### DIRECTION
Write out, word for word, the first line of the data below and every line after it through the one containing "the soldered corners.".

### DATA SHOWN
......

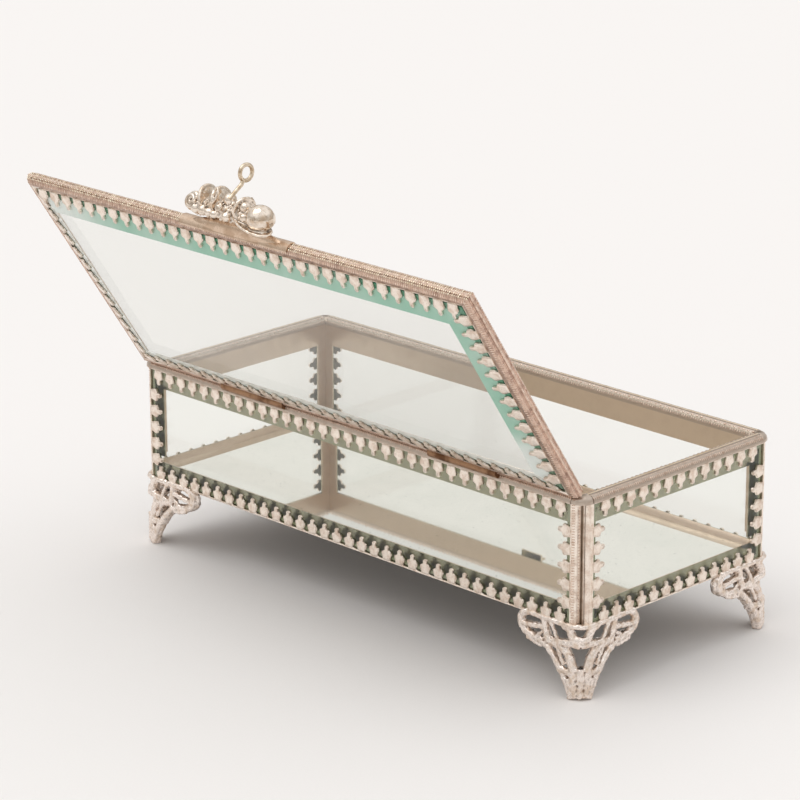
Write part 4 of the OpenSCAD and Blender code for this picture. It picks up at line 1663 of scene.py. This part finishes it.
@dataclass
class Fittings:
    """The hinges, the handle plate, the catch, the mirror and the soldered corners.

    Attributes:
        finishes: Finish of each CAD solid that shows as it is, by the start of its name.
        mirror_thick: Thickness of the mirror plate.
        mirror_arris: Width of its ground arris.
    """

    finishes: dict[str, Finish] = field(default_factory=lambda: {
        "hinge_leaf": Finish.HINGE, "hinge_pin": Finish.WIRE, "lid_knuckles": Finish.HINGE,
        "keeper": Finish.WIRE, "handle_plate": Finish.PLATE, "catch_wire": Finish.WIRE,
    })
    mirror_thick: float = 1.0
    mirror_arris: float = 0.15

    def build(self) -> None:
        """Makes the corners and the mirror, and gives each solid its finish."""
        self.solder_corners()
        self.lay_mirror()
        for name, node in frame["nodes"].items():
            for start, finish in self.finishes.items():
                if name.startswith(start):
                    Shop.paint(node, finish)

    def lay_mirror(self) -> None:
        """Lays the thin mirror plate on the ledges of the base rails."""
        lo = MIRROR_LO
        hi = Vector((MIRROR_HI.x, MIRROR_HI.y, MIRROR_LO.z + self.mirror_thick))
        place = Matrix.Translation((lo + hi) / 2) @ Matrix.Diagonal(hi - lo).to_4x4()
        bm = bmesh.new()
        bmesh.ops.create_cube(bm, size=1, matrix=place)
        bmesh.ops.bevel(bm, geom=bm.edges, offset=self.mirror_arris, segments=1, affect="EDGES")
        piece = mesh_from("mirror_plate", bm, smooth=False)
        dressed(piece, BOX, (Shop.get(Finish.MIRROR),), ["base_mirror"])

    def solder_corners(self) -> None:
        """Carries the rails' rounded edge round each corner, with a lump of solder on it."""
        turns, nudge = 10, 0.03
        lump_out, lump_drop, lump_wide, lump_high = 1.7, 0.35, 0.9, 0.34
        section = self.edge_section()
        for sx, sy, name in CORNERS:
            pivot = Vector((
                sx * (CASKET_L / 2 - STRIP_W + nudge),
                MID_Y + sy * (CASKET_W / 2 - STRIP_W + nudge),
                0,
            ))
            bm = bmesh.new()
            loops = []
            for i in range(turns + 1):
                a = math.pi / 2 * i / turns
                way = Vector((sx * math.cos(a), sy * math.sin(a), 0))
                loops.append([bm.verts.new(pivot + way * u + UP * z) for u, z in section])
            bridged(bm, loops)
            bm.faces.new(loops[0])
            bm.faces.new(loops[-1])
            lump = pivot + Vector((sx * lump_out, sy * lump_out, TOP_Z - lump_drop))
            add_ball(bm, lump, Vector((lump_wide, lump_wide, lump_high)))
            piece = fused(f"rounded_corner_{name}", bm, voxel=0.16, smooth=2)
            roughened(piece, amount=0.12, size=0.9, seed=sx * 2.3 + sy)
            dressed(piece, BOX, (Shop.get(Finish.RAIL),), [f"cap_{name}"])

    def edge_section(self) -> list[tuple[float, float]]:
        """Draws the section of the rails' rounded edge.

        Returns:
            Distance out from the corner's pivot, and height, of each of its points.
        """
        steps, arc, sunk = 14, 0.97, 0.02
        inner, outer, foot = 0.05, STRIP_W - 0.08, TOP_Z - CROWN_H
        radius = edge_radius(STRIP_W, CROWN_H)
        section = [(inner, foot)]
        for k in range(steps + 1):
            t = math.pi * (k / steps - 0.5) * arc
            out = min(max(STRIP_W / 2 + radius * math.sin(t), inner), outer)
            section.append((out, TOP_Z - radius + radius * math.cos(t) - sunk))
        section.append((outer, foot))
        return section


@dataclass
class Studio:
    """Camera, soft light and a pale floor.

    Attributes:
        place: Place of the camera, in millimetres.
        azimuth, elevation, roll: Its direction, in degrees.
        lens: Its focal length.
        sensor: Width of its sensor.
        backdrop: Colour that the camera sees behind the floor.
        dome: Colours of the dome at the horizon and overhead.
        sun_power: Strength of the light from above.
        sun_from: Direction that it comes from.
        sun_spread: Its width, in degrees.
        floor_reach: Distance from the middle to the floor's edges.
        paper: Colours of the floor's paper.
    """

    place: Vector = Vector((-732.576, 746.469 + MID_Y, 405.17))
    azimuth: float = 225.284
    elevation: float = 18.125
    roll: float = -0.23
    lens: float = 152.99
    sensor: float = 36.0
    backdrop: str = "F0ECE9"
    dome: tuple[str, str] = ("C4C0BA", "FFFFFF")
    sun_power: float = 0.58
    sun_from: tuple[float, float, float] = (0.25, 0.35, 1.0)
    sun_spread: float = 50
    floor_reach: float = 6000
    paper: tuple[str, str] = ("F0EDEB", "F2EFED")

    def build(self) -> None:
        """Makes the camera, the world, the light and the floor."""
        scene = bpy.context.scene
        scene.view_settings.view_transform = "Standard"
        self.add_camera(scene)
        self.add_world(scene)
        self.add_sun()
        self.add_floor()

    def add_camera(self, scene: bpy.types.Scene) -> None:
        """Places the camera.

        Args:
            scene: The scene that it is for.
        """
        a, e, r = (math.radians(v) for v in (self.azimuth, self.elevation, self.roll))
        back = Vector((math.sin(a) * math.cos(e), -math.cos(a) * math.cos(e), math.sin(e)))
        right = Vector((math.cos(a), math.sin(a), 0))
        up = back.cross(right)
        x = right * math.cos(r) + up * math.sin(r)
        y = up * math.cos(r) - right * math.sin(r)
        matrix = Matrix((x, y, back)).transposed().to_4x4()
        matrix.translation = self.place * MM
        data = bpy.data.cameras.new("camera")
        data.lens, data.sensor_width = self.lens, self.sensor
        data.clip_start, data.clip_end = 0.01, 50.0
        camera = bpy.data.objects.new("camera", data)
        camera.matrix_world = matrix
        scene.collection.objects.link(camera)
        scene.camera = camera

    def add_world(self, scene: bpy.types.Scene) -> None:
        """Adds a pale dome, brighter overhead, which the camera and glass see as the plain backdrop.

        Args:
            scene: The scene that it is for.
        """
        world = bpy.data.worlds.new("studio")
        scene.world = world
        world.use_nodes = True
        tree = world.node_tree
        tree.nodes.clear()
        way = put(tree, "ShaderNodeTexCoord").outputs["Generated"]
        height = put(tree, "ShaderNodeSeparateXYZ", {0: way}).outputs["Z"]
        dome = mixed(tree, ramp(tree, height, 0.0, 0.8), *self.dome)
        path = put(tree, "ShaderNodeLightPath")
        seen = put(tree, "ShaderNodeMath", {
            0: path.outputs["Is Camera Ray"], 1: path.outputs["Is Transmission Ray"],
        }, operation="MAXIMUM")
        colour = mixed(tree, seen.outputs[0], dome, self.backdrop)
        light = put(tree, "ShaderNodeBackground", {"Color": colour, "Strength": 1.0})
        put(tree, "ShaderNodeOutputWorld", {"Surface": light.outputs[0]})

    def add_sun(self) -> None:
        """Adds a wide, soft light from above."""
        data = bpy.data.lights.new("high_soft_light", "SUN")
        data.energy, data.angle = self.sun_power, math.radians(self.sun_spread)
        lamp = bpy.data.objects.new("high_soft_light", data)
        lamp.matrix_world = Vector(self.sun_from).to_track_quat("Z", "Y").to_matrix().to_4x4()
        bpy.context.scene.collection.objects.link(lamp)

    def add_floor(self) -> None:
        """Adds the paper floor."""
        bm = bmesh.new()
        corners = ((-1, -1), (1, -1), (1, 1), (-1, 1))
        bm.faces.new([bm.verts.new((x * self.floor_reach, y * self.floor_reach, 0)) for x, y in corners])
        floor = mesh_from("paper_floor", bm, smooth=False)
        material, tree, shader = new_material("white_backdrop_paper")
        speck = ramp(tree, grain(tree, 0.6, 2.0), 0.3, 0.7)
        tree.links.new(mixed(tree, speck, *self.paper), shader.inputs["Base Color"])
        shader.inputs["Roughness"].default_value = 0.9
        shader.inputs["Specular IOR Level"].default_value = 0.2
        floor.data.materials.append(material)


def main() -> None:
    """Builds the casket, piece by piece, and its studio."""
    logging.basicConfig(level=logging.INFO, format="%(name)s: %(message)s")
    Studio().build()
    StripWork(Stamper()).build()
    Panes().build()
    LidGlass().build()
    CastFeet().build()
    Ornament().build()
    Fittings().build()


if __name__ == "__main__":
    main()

......

### SOLUTION TO THIS TASK
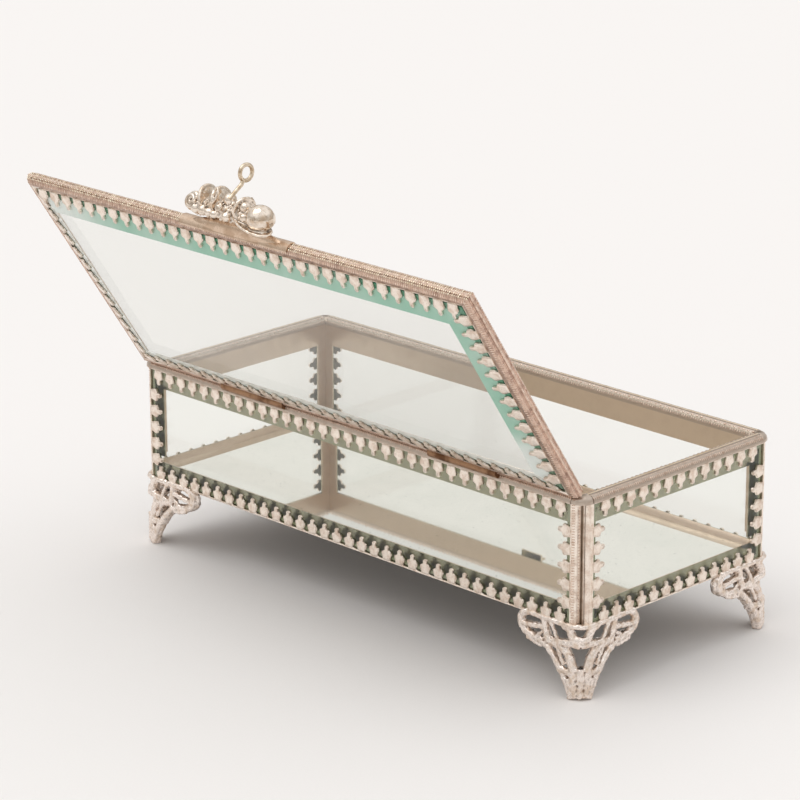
Write part 4 of the OpenSCAD and Blender code for this picture. It picks up at line 1663 of scene.py. This part finishes it.
@dataclass
class Fittings:
    """The hinges, the handle plate, the catch, the mirror and the soldered corners.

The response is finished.